Ionization of Cellobiose in Aqueous Alkali and the Mechanism of Cellulose Dissolution

• Published in: The journal of physical chemistry letters Vol. 7; no. 24; pp. 5044 - 5048
• Main Authors: Bialik, Erik, Stenqvist, Björn, Fang, Yuan, Östlund, Åsa, Furó, István, Lindman, Björn, Lund, Mikael, Bernin, Diana
• Format: Journal Article
• Language: English
• Published: United States American Chemical Society 15.12.2016
• Subjects: Anhydroglucose unit; binding; Cellulose; Cellulose chain; Cellulose Derivatives; Cellulose dissolutions; charge; Chemical Sciences; Chemical shift; chemical-shifts; Common solvents; complexes; Deprotonation; Dissociation; Dissolution; Electrophoresis; electrophoretic nmr; Fysikalisk kemi; Hemiacetals; hydroxides; Kemi; MD simulation; mixtures; Natural Sciences; Naturvetenskap; Nuclear magnetic resonance spectroscopy; Physical Chemistry; Renewable resource; Renewable Resources; Solubility; Solvents; state; Sustainable materials; Synthesis
• ISSN: 1948-7185; 1948-7185
• DOI: 10.1021/acs.jpclett.6b02346

Cellulose, one of the most abundant renewable resources, is insoluble in most common solvents but dissolves in aqueous alkali under a narrow range of conditions.

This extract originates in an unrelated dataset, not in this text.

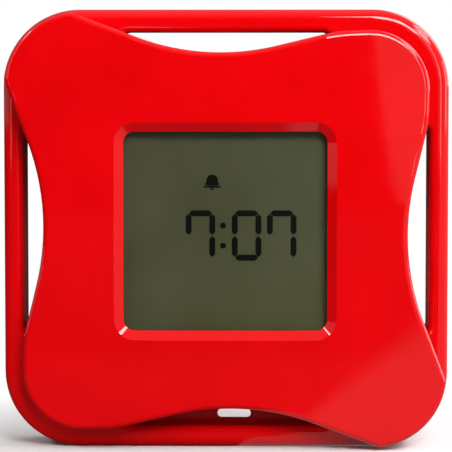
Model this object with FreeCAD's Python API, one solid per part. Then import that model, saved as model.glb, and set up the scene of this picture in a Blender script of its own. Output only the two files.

To elucidate the solubilization mechanism, we performed electrophoretic NMR on cellobiose, a subunit of cellulose, showing that cellobiose acts as an acid with two dissociation steps at pH 12 and 13.5. Chemical shift differences between cellobiose in NaOH and NaCl were estimated using 2D NMR and compared to DFT shift differences upon deprotonation. The dissociation steps are the deprotonation of the hemiacetal OH group and the deprotonation of one of four OH groups on the nonreducing anhydroglucose unit. MD simulations reveal that aggregation is suppressed upon charging cellulose chains in solution. Our findings strongly suggest that cellulose is to a large extent charged in concentrated aqueous alkali, a seemingly crucial factor for solubilization. This insight, overlooked in the current literature, is important for understanding cellulose dissolution and for synthesis of new sustainable materials.